I have a 12 omcps that that snapped clean where the reel seat is can I fix it 
mabe with a dowel and epoxy 







9 rock


----------



## Rockfish1 (Apr 8, 2005)

before trying to fix it, I'd see if they'll replace it... if they won't then try the fix it route...


----------



## BDreamweaver (Nov 28, 2008)

*repair*

If you need to fix it. You can use the dowel and epoxy method. Just make sure you use a slow set epoxy. No 5 or 10 min. stuff.
Rod bond would be my choice,but something that you can get local will work,
the longer epoxy takes to set the stonger it is.
Barry


----------



## Rocks&Reds (Mar 15, 2007)

That seems to be a common problem with those rods, Ive heard of at least a dozen others that broke in the same place.Knock on wood my is doing good so far.


----------



## basstardo (Jun 5, 2006)

I'd try to get it replaced first, but a repair of that magnitude probably isn't going to hold up for very long if at all.


----------



## Charlie2 (May 2, 2007)

*Broken Rod*

I have found through experience that if you jam a reel seat onto a blank without leaving some clearance between it and the blank for epoxy, it will almost guarantee that the rod will break at the seat. 

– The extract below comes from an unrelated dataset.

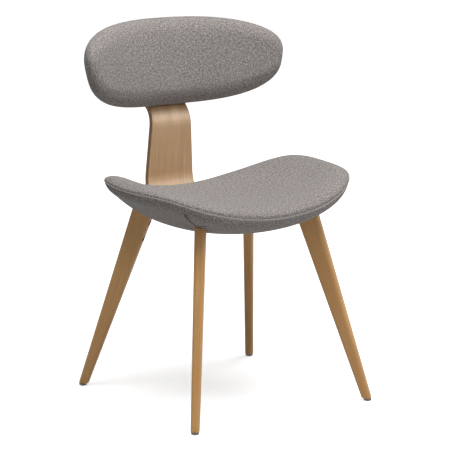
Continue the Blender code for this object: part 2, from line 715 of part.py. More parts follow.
def make_legs(hull):
    # The legs with their brackets, bolts, screws and glides. Gives what the seat makes room for.
    clearance = add_cutter(
        "seat_clearance", domed_mesh("seat_clearance", SEAT_RINGS, seat_top(-GAP), seat_underside(-GAP)))
    places = {name: LegPlace(side, end, hull) for name, (side, end) in CORNERS.items()}
    board, glide = leg_mesh(), glide_mesh()
    pin_hole = cylinder_mesh(
        "pin_hole", GLIDE_PIN_RADIUS + GAP, 0.0, GLIDE_HEIGHT + GLIDE_PIN_LENGTH + GAP)
    length = max(leg_bolt_length(place) for place in places.values())
    bolt_hole = leg_bolt_hole_mesh(length)
    bolt = socket_head_mesh(
        "leg_bolt", LEG_HEAD_RADIUS, LEG_HEAD_HEIGHT, LEG_BOLT_RADIUS, length, LEG_SOCKET_RADIUS)
    screw, screw_hole, pocket = bracket_screw_mesh(), bracket_screw_hole_mesh(), pocket_mesh()
    slots, plates, all_screws = [], [], []
    for name, place in places.items():
        foot = Matrix.Translation(place.foot)
        bolts = leg_bolt_places(place)
        bolt_holes = add_cutter(name + "_bolt_holes", copies_mesh("bolt_holes", bolt_hole, bolts))
        slot = add_cutter(name + "_slot", tongue_slot_mesh(name + "_slot", place))
        foot_hole = add_cutter(name + "_foot_hole", copies_mesh("foot_hole", pin_hole, [foot]))
        make_leg(name + "_leg", board, place, (clearance, slot, bolt_holes, foot_hole))
        add_copies([name + "_glide"], glide, [foot], "grey_nylon")
        add_copies([name + "_leg_bolt_upper", name + "_leg_bolt_lower"], bolt, bolts, "black_steel")
        plate = bracket_frame(place)
        screws = bracket_screw_places(plate)
        screw_holes = add_cutter(name + "_screw_holes", copies_mesh("screw_holes", screw_hole, screws))
        make_bracket(name + "_leg_bracket", place, bolt_holes, screw_holes)
        add_copies([name + "_bracket_screw_inner", name + "_bracket_screw_outer"], screw, screws, "zinc_steel")
        slots.append(slot)
        plates.append(plate)
        all_screws += screws
    pockets = add_cutter("plate_pockets", copies_mesh("plate_pockets", pocket, plates))
    screw_ways = add_cutter("screw_ways", copies_mesh("screw_ways", screw_hole, all_screws))
    return slots, pockets, screw_ways


def make_seat(slots, pockets, screw_ways, bolts):
    # bolts are the neck bolts' frames, with Z towards their heads. Gives their tee nuts' frames.
    layer = SEAT_LAYER
    inner_face = seat_underside(layer + SEAT_SHELL)
    add_piece("seat_top_cover", domed_mesh(
        "seat_top_cover", SEAT_RINGS, seat_top(0.0), seat_top(SEAT_COVER)), "grey_melange")
    under_cover = add_piece("seat_under_cover", domed_mesh(
        "seat_under_cover", SEAT_RINGS, seat_underside(0.0), seat_underside(SEAT_COVER)), "grey_melange")
    shell = add_piece("seat_shell", domed_mesh(
        "seat_shell", SEAT_RINGS, seat_underside(layer), inner_face), "plywood")
    foam = add_piece("seat_foam", domed_mesh(
        "seat_foam", SEAT_RINGS, seat_top(layer),
        seat_underside(layer + SEAT_SHELL + LAYER_GAP, SHELL_RIM_LIFT)), "foam")

    inner = surface_tree(inner_face, SEAT_RINGS)
    nuts = [nut_frame(inner, bolt) for bolt in bolts]
    boolean(shell, add_cutter("seat_nut_holes", copies_mesh("seat_nut_holes", nut_hole_mesh(), nuts)))
    boolean(shell, pockets)
    boolean(shell, screw_ways)
    boolean(foam, add_cutter("seat_nut_rooms", copies_mesh("seat_nut_rooms", foam_pocket_mesh(), nuts)))
    boolean(under_cover, add_cutter("seat_bolt_holes", copies_mesh(
        "seat_bolt_holes", bolt_way_mesh(), bolts)))
    for slot in slots:
        boolean(under_cover, slot)
    return nuts


def make_back(bolts):
    # bolts are the neck bolts' frames, with Z towards their heads. Gives their tee nuts' frames.
    layer = BACK_LAYER
    foam_face = BACK_SEAM - LAYER_GAP
    rear_start = BACK_SEAM + SEAM_GAP
    add_piece("back_front_cover", domed_mesh(
        "back_front_cover", BACK_RINGS, back_dome(0.0, BACK_SEAM, False),
        back_dome(BACK_COVER, BACK_SEAM, False)), "grey_melange")
    rear_cover = add_piece("back_rear_cover", domed_mesh(
        "back_rear_cover", BACK_RINGS, back_dome(0.0, rear_start, True),
        back_dome(BACK_COVER, rear_start, True)), "grey_melange")
    front_face = back_flat(layer, BACK_SEAM, BOARD_EASE)
    board = add_piece("back_board", domed_mesh(
        "back_board", BACK_RINGS, back_dome(layer, BACK_SEAM + BOARD_EASE, True), front_face), "plywood")
    foam = add_piece("back_foam", domed_mesh(
        "back_foam", BACK_RINGS, back_dome(layer, foam_face - BOARD_EASE, False),
        back_flat(layer, foam_face, BOARD_EASE)), "foam")

    front = surface_tree(front_face, BACK_RINGS)
    nuts = [nut_frame(front, bolt) for bolt in bolts]
    boolean(board, add_cutter("back_nut_holes", copies_mesh("back_nut_holes", nut_hole_mesh(), nuts)))
    boolean(foam, add_cutter("back_nut_rooms", copies_mesh("back_nut_rooms", foam_pocket_mesh(), nuts)))
    boolean(rear_cover, add_cutter("back_bolt_holes", copies_mesh(
        "back_bolt_holes", bolt_way_mesh(), bolts)))
    return nuts


def bolt_up(label, spots, bolts, nuts):
    # Bolts and tee nuts. The bolts' frames lie on the neck's face against the seat or the back.
    heads = [bolt @ Matrix.Translation((0.0, 0.0, NECK_THICKNESS + GAP)) for bolt in bolts]
    length = max((head.translation - nut.translation).length for head, nut in zip(heads, nuts))
    length += NUT_FLANGE_THICKNESS + NECK_BOLT_PAST
    bolt_mesh = socket_head_mesh(
        label + "_bolt", NECK_HEAD_RADIUS, NECK_HEAD_HEIGHT, NECK_BOLT_RADIUS, length, NECK_SOCKET_RADIUS)
    add_copies([label + "_bolt_" + spot for spot in spots], bolt_mesh, heads, "black_steel")
    add_copies([label + "_tee_nut_" + spot for spot in spots], tee_nut_mesh(), nuts, "zinc_steel")


def seat_bolt_frames(foot):
    # Frames on the strip's face under the seat, with Z down towards the bolts' heads.
    down = Vector((0.0, foot[1].y, -foot[1].x))
    frames = []
    for side in (-0.5, 0.5):
        for y in (SEAT_BOLT_FRONT, SEAT_BOLT_REAR):
            point = line_meeting(*foot, Vector((y, 0.0)), Vector((0.0, 1.0)))
            origin = Vector((side * SEAT_BOLT_SPREAD, point.x, point.y))
            frames.append(frame_matrix(origin, Vector((1.0, 0.0, 0.0)), down))
    return frames


def back_bolt_frames(head):
    # Frames on the strip's face behind the back, with Z to the rear.
    frames = []
    for side in (-0.5, 0.5):
        for height in (BACK_BOLT_LOW, BACK_BOLT_HIGH):
            point = head[0] + head[1] * height
            origin = Vector((side * BACK_BOLT_SPREAD, point.x, point.y))
            frames.append(frame_matrix(origin, Vector((1.0, 0.0, 0.0)), BACK_OUT))
    return frames


def centre_on_origin():
    # Puts the middle of the chair's whole outline, seen from above, over the origin.
    view = bpy.context.evaluated_depsgraph_get()
    ys = [(obj.matrix_world @ Vector(corner)).y
          for obj in chair.objects if obj.type == "MESH"
          for corner in obj.evaluated_get(view).bound_box]
    chair_frame.location.y = -(min(ys) + max(ys)) / 2


clear_scene()
materials = {name: new_material(name) for name in COLOURS}
chair = new_collection("upholstered_chair")
cutters = new_collection("cutters")
chair_frame = bpy.data.objects.new("chair_frame", None)
chair.objects.link(chair_frame)

hull_surface = surface_tree(seat_underside(0.0), SEAT_RINGS)
room_for_legs = make_legs(hull_surface)
neck_stretches = neck_lines(hull_surface)
seat_bolts, back_bolts = seat_bolt_frames(neck_stretches[0]), back_bolt_frames(neck_stretches[3])
neck = make_neck(neck_stretches)
boolean(neck, add_cutter("neck_holes", copies_mesh("neck_holes", bolt_way_mesh(), seat_bolts + back_bolts)))
seat_nuts = make_seat(*room_for_legs, seat_bolts)
back_nuts = make_back(back_bolts)
bolt_up("seat_neck", ("left_front", "left_rear", "right_front", "right_rear"), seat_bolts, seat_nuts)
bolt_up("back_neck", ("left_lower", "left_upper", "right_lower", "right_upper"), back_bolts, back_nuts)
bpy.context.view_layer.update()
centre_on_origin()
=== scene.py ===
# Looks for an upholstered dining chair with a bent plywood neck and four splayed oak legs.
# Metres, +Z up, in the frame's own place. The sitter faces -Y.
import math

import bmesh
import bpy
import numpy as np
from mathutils import Matrix, Vector, noise
from mathutils.bvhtree import BVHTree
from mathutils.kdtree import KDTree


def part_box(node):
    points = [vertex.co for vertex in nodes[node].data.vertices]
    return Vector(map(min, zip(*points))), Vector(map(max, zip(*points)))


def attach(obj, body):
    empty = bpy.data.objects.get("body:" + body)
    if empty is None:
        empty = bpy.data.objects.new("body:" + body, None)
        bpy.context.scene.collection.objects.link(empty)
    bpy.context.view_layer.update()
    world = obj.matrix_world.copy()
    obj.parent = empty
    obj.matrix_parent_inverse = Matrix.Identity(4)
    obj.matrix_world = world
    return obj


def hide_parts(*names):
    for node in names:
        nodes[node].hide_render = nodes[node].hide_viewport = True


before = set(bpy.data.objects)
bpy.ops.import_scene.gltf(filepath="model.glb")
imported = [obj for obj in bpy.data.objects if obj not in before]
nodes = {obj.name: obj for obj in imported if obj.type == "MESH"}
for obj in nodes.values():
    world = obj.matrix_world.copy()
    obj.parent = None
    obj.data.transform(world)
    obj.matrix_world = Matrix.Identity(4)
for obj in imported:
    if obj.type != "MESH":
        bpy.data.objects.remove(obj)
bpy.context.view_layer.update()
print("frame loaded:", len(nodes), "nodes")

corners = {"front_left": (-1, -1), "front_right": (1, -1), "rear_left": (-1, 1), "rear_right": (1, 1)}


def boxMiddle(node):
    low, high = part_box(node)
    return (low + high) / 2


middleY = sum(boxMiddle(name + "_glide").y for name in corners) / len(corners)  # between the feet

# Small helpers


def linear(colour):
    # "#rrggbb" to linear red, green, blue and alpha
    values = [int(colour[i:i + 2], 16) / 255 for i in (1, 3, 5)]
    return (*(v / 12.92 if v <= 0.04045 else ((v + 0.055) / 1.055) ** 2.4 for v in values), 1.0)


def setInputs(tree, node, inputs):
    # In order or by name: a value, another node's output, or a node, which gives its first output
    for key, value in inputs.items() if isinstance(inputs, dict) else enumerate(inputs):
        if isinstance(value, bpy.types.Node):
            value = value.outputs[0]
        if isinstance(value, bpy.types.NodeSocket):
            tree.links.new(value, node.inputs[key])
        else:
            node.inputs[key].default_value = value


def addNode(tree, kind, inputs=(), **settings):
    # A shader node's kind is written without ShaderNode
    node = tree.nodes.new(kind if "Node" in kind else "ShaderNode" + kind)
    for key, value in settings.items():
        setattr(node, key, value)
    setInputs(tree, node, inputs)
    return node


def setStops(ramp, places, colours):
    while len(ramp.elements) < len(places):
        ramp.elements.new(0.5)
    for element, place, colour in zip(ramp.elements, places, colours):
        element.position, element.color = place, linear(colour)


def newMaterial(name):
    made = bpy.data.materials.new(name)
    made.use_nodes = True
    return made, made.node_tree, made.node_tree.nodes["Principled BSDF"]


# Materials

cloth = {
    "yarn": 0.0021,  # a real yarn is about 1 mm, too fine to show from here, so it is drawn twice as coarse
    "stray": 0.0012, "strayLength": 0.01111,  # how far a yarn wanders, and over what length
    "fleck": 0.0034,  # the length of a light or dark tuft in the yarn
    "fleckAlong": 0.55, "fleckAcross": 1.3, "fleckGrit": 0.7,
    # the darkest tone below is painted shade, laid along the crease and the gap above the front left leg
    "dark": "#534e4b", "middle": "#928c89", "light": "#cac4c0", "creaseShade": "#16120f",
    "toneStops": (0.33, 0.5, 0.67),
    "gapShadeTone": 0.80, "gapShadeRise": 0.22,  # painted shade: the tone in the gaps between yarns, and what a yarn's top adds back
    "driftTone": 0.92, "driftRise": 0.16, "driftLength": 0.1111,
    "fuzz": 0.0003846, "fuzzGrit": 0.6, "fuzzRise": 0.7, "tuftRise": 0.9,
    "weaveDepth": 0.00035, "bump": 0.9,
    "roughness": 0.95, "specular": 0.25,
    "sheen": 0.25, "sheenRoughness": 0.45, "sheenTint": "#d8d4d0",
}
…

It will cause excessive stresses. I'm sure that they've been told about it. If not; here 'tis. C2


----------



## Sandcrab (Mar 20, 2002)

Charlie2 said:


> I have found through experience that if you jam a reel seat onto a blank without leaving some clearance between it and the blank for epoxy, it will almost guarantee that the rod will break at the seat.
> 
> It will cause excessive stresses. I'm sure that they've been told about it. If not; here 'tis. C2


I've heard that before too. I usually get an oversized reel seat and fill the gap with some drywall tape and epoxy. I do this for all my rods and have not had any problems to date...

Sandcrab


----------



## 9 rock (Nov 30, 2008)

just to be clear it was my fault it broke I was working on the reel when the tide came up
and backed up a few feet forgetting it was in one of the holders and snap it went

I find it amazing that other rods have broke that blank is a beast does not even begin to load with 8nbait

I think I will try to fix it using the methods suggested

9rock


----------



## justinfisch01 (Feb 19, 2006)

BPS will take pretty much anything back. I would try there FIRST! Especially since it is a BPS product they are pretty cool about it.


----------